Diet Study Questions Low-Fat Conventional Wisdom

RECENT NEWS HEADLINES were awash with the results of what appears to be an important new diet and weight loss study. What’s more, the results seem to confirm the too-many-carbs-is-the problem hypothesis made popular by Gary Taubes and many others.

In a relatively large, randomised trial conducted at Tulane University, researchers put obese but healthy volunteers on a 12-month diet that was either “low fat” or “low carb.” The low-carb dieters lost an average of about 3.5 kilograms more than the low-fat eaters, even though both started at about the same weight and consumed similar calories per day.

More surprisingly, the low-carb dieters enjoyed greater improvements in heart-health measures such as total cholesterol, HDL cholesterol, and c-reactive protein than the low-fat subjects.

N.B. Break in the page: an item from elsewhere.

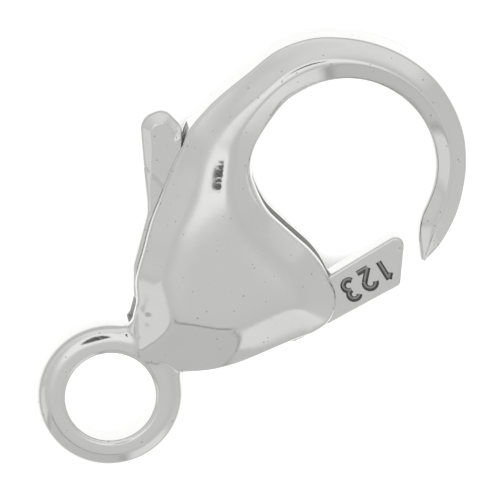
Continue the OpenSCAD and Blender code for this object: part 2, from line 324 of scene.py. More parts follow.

In other words, their relatively high consumption of fats (40.7 percent of all calories, including nearly double the saturated fat intake recommended by the American Heart Association) didn’t ruin their blood lipid profiles. To the contrary, the high-fat diet improved their blood fat levels, apparently turning upside down nearly 40 years of U.S. dietary recommendations about fat consumption and heart health.

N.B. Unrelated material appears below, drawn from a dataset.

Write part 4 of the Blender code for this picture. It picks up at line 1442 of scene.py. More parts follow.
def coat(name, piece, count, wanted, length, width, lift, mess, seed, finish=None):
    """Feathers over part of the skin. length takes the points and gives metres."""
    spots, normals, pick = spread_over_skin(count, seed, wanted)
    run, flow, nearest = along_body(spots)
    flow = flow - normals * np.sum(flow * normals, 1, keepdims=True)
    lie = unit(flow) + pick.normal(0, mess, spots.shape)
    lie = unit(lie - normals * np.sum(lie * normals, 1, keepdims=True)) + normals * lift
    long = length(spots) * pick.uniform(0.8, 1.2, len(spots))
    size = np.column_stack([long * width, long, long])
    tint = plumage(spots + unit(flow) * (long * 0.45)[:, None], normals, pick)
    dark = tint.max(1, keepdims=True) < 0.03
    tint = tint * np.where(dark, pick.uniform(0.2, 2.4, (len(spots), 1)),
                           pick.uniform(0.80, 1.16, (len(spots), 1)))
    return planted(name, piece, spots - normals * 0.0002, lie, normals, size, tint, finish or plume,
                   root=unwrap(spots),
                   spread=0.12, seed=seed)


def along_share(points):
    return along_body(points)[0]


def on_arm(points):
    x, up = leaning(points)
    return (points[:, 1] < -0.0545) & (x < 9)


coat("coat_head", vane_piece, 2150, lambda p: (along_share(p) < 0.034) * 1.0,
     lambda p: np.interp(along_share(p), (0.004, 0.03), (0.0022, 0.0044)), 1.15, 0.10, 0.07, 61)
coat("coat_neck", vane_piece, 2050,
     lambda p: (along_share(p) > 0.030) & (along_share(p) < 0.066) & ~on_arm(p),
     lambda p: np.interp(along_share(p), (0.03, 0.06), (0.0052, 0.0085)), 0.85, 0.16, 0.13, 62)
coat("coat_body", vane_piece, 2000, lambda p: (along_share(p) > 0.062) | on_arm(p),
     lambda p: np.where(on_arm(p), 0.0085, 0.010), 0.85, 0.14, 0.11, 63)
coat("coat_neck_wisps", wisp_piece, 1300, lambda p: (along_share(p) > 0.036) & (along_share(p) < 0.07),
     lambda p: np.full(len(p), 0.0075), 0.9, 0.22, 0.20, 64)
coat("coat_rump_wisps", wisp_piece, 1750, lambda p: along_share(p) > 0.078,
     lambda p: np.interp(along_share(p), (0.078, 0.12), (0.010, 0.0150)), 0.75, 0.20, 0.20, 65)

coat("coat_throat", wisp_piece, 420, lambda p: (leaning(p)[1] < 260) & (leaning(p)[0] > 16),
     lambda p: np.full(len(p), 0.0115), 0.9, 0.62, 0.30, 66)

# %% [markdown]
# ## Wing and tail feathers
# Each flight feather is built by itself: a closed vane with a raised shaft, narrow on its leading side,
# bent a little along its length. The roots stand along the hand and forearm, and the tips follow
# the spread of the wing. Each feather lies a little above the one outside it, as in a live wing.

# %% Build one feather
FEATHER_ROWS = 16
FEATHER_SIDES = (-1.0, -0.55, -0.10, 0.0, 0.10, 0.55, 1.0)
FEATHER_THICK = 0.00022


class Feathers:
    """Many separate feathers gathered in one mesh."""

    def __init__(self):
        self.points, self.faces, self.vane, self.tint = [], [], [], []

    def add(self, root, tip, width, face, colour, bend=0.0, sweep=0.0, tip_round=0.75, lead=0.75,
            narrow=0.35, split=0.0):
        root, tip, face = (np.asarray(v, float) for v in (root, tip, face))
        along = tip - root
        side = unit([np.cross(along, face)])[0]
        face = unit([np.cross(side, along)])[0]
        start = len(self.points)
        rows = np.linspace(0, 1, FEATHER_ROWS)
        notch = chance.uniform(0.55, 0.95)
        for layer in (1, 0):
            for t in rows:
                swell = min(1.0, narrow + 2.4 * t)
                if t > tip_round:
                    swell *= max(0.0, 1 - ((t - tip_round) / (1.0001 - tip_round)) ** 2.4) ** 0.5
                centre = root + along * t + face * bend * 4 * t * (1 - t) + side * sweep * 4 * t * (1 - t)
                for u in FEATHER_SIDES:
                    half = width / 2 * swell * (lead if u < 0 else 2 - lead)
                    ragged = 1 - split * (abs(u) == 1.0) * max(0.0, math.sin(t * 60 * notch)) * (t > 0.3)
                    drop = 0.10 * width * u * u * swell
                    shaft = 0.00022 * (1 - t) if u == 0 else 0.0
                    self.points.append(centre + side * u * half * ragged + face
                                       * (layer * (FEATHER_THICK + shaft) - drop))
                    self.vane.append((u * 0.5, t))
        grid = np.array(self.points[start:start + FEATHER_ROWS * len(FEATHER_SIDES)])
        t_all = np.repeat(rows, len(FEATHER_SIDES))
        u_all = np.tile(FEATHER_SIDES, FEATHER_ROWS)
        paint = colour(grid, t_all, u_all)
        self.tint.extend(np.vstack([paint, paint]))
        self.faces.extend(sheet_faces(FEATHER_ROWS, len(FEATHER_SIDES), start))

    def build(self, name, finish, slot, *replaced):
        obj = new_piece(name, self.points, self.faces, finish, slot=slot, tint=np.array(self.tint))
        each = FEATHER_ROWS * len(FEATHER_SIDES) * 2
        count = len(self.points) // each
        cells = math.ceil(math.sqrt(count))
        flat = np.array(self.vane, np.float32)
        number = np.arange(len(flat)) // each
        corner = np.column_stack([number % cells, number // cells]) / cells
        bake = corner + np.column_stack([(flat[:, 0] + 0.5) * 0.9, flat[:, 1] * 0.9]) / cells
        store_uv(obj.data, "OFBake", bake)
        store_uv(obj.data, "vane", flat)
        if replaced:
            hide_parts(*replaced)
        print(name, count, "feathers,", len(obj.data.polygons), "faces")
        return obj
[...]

The study did not last long enough to measure any mortality outcomes of the subjects. But the low-carb eaters enjoyed improved scores on the well-known Framingham Heart Risk Score.

The study turned up many other interesting findings that haven’t been mentioned in most media reports.

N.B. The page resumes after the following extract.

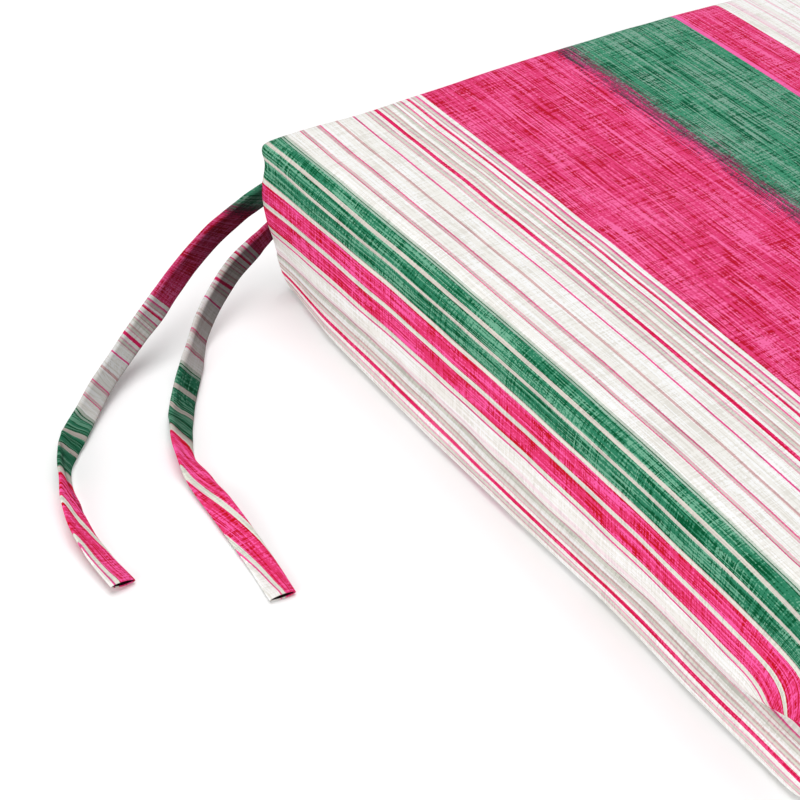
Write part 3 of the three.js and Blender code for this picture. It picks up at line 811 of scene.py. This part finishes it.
def lower_cloth(block, point, region):
    """The same for the bottom panel, from its place on the finished cushion. It is folded at the
    foot, and mitred at the front corners, so the stripe runs straight along each side."""
    x, y, z = point
    foot = SEAM_CLOTH - FLAT_UPSTAND
    if region == "bottom":
        return foot - (x + HALF_SIDE - FOOT_CLOTH_DRAW_IN), y
    if region == "lower_side_x":
        # Round a corner the cloth goes up as far as on the straight part of the side, then inwards
        straight = cushion_point(block[0], max(block[1], FRONT_CORNER_RADIUS - HALF_SIDE), block[2])
        from_foot = HALF_SIDE - read_table(FOOT_LINE, straight.y) - abs(straight.x)
        away = math.hypot(from_foot, straight.z) + abs(straight.x) - abs(x)
        return (foot + away if x < 0 else foot - 2 * HALF_SIDE - away), y
    away = math.hypot(HALF_SIDE - END_FOOT_DRAW_IN - abs(y), z)
    return foot - (x + HALF_SIDE - FOOT_CLOTH_DRAW_IN), math.copysign(HALF_SIDE + away, y)


def make_cushion():
    """A block, cut into cells and side levels, then moved to the filled shape."""
    mesh = bmesh.new()
    bmesh.ops.create_cube(mesh, size=2.0)
    levels = len(SIDE_LEVELS) - 1
    upright = [e for e in mesh.edges if abs(e.verts[0].co.z - e.verts[1].co.z) > 1]
    bmesh.ops.subdivide_edges(mesh, edges=upright, cuts=levels - 1)
    flat = [e for e in mesh.edges if abs(e.verts[0].co.z - e.verts[1].co.z) < 1e-4]
    bmesh.ops.subdivide_edges(mesh, edges=flat, cuts=PANEL_CELLS - 1, use_grid_fill=True)
    cloth_map = mesh.loops.layers.uv.new("cloth")
    painted_shade = mesh.loops.layers.float.new("painted_shade")
    blocks = {}
    for vertex in mesh.verts:
        x, y, z = vertex.co
        level = SIDE_LEVELS[round((z + 1) / 2 * levels)]
        spaced = [HALF_SIDE * t * (1 + CELL_CROWDING - CELL_CROWDING * t * t) for t in (x, y)]
        blocks[vertex] = (spaced[0], spaced[1], float(level))
    points = {vertex: cushion_point(*block) for vertex, block in blocks.items()}
    for face in mesh.faces:
        corners = [blocks[v] for v in face.verts]
        heights = [c[2] for c in corners]
        if min(heights) == CORNER_HEIGHT:
            region = "top"
        elif max(heights) == 0:
            region = "bottom"
        else:
            region = "upper_side" if min(heights) >= TOP_PANEL_FROM - 1e-6 else "lower_side"
            if all(abs(abs(c[0]) - HALF_SIDE) < 1e-3 for c in corners):
                region += "_x"
        for loop in face.loops:
            block = blocks[loop.vert]
            if region == "top" or region.startswith("upper"):
                across, along = upper_cloth(block, region)
            else:
                across, along = lower_cloth(block, points[loop.vert], region)
            loop[cloth_map].uv = (across * MM, along * MM)
            # Painted shade: the bottom panel's upstand is darkened towards the seam above it
            under_seam = smooth_step(*SEAM_PAINTED_SHADE_HEIGHTS, points[loop.vert].z)
            loop[painted_shade] = mix(1.0, SEAM_PAINTED_SHADE, under_seam) if "lower" in region else 1.0
    for vertex, point in points.items():
        vertex.co = point
    mesh.normal_update()
    for vertex in mesh.verts:
        point = points[vertex]
        near_seam = math.exp(-((point.z - SEAM_HEIGHT) / PUCKER_REACH) ** 2)
        uneven = noise.noise(point / RIPPLE_SIZE) * RIPPLE
        uneven += noise.noise(point / PUCKER_SIZE) * PUCKER * near_seam
        vertex.co += vertex.normal * uneven * smooth_step(*RIPPLE_FROM_HEIGHT, point.z)
    bmesh.ops.scale(mesh, vec=(MM, MM, MM), verts=mesh.verts)
    bmesh.ops.recalc_face_normals(mesh, faces=mesh.faces)
    data = bpy.data.meshes.new("cushion_cloth")
    mesh.to_mesh(data)
    mesh.free()
    data.materials.append(cloth)
    data.shade_smooth()
    piece = bpy.data.objects.new("cushion_cloth", data)
    bpy.context.collection.objects.link(piece)
    rounding = piece.modifiers.new("rounding", "SUBSURF")
    rounding.levels = rounding.render_levels = 1
    return piece


cushion = make_cushion()
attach(cushion, "root")
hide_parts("cushion")

# ---------------------------------------------------------------------------------------------
# Stage: a plain near-white floor, soft even light all round, a large soft light overhead and a
# weaker one low at the left.
# ---------------------------------------------------------------------------------------------

FLOOR_HALF_SIZE = 6.0
SURROUNDING_LIGHT = 0.5
LIT_SPOT = Vector((-0.1, 0.0, 0.05))
SOFTBOXES = [
    {"name": "overhead_softbox", "place": (-0.1, 0.4, 4.4), "size": 3.2, "energy": 121.0},
    {"name": "side_softbox", "place": (-5.2, -2.2, 1.5), "size": 3.6, "energy": 165.0},
]

floor_data = bpy.data.meshes.new("floor")
floor_mesh = bmesh.new()
bmesh.ops.create_grid(floor_mesh, x_segments=1, y_segments=1, size=FLOOR_HALF_SIZE)
floor_mesh.to_mesh(floor_data)
floor_mesh.free()
floor = bpy.data.objects.new("floor", floor_data)
bpy.context.collection.objects.link(floor)

# Uncoated paper: it gives the eye an even white with no shine
paper = bpy.data.materials.new("matte_studio_paper")
paper.use_nodes = True
paper_shader = paper.node_tree.nodes["Principled BSDF"]
paper_shader.inputs["Base Color"].default_value = linear("f7f7f7")
paper_shader.inputs["Roughness"].default_value = 1.0
paper_shader.inputs["Specular IOR Level"].default_value = 0.0
floor_data.materials.append(paper)

world = bpy.data.worlds.new("studio")
bpy.context.scene.world = world
world.use_nodes = True
surroundings = world.node_tree.nodes["Background"]
surroundings.inputs["Color"].default_value = (1.0, 1.0, 1.0, 1.0)
surroundings.inputs["Strength"].default_value = SURROUNDING_LIGHT
for row in SOFTBOXES:
    softbox_data = bpy.data.lights.new(row["name"], "AREA")
    softbox_data.shape = "SQUARE"
    softbox_data.size = row["size"]
    softbox_data.energy = row["energy"]
    softbox = bpy.data.objects.new(row["name"], softbox_data)
    softbox.location = row["place"]
    towards = LIT_SPOT - softbox.location
    softbox.rotation_euler = towards.to_track_quat("-Z", "Y").to_euler()
    bpy.context.collection.objects.link(softbox)
bpy.context.scene.view_settings.view_transform = "Standard"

For example, all the dieters “should” have lost roughly 25 kilograms during the 12 months, given their daily shortfall of about 500 calories per day from their previous diets. The study didn’t measure activity levels, but subjects were told to continue in their normal habits. So the weight loss didn’t come easily, and didn’t follow a simple calories-in/calories-out model.

Also, the trial showed no evidence of the glucose/insulin link proposed by Taubes and other diet writers as the mechanism behind the success of low-carb diets. Indeed, the low-fat/higher-carb eaters appeared to gain slightly more glucose/insulin control than the low-carb dieters.

So it’s tempting to say that the Tulane University trial burst two balloons at once: First, that high-fat diets are bad for heart health; and second that high-carb diets juice the glucose-insulin-fat deposition system.

It’s likely that the strictest proponents of low-fat and low-carb will both be displeased with the new study. The low-fat eaters received 30 per cent of their calories from fat. The low-carb eaters received 34 percent of their calories from carbs. Ardent supporters of low-fat and low-carb diets would both like to see these percents much lower.

In one strange outcome of the study, the low-fat dieters decreased their absolute carbohydrate consumption from study beginning to end, due to their lower overall calorie intake.

Here are the percents of calories from fat and carbs for the two groups at the study’s outset and at the 12 month mark:

  • Low-fat group: 34.7 percent fat to 29.8 percent fat; 46.0 percent carbs to 54.0 percent carbs.
  • Low-carb group: 32.5 percent fat to 40.7 percent fat; 48.1 percent carbs to 34.0 percent carbs.

For runners who may want to try a lower-carb diet but still get sufficient high-octane fuel (the body “prefers” carbohydrates for high-intensity exercise like running), the best bet is probably to cut back carbs at all meals except the one before your running workout. Before a marathon, several days of carb-loading will likely pay off, but you don’t necessarily need high carbs all the time during your regular training.

In the Tulane study, researchers hoped the low-carb group would consume just 160 calories a day in carbs. They couldn’t manage that low a target; they came in at closer to 350 carb calories a day. Carbs are everywhere in our modern diet. For now, the best advice is to eat modest amounts of high-quality carbs, i.e., those that aren’t heavily processed and laden with sugars.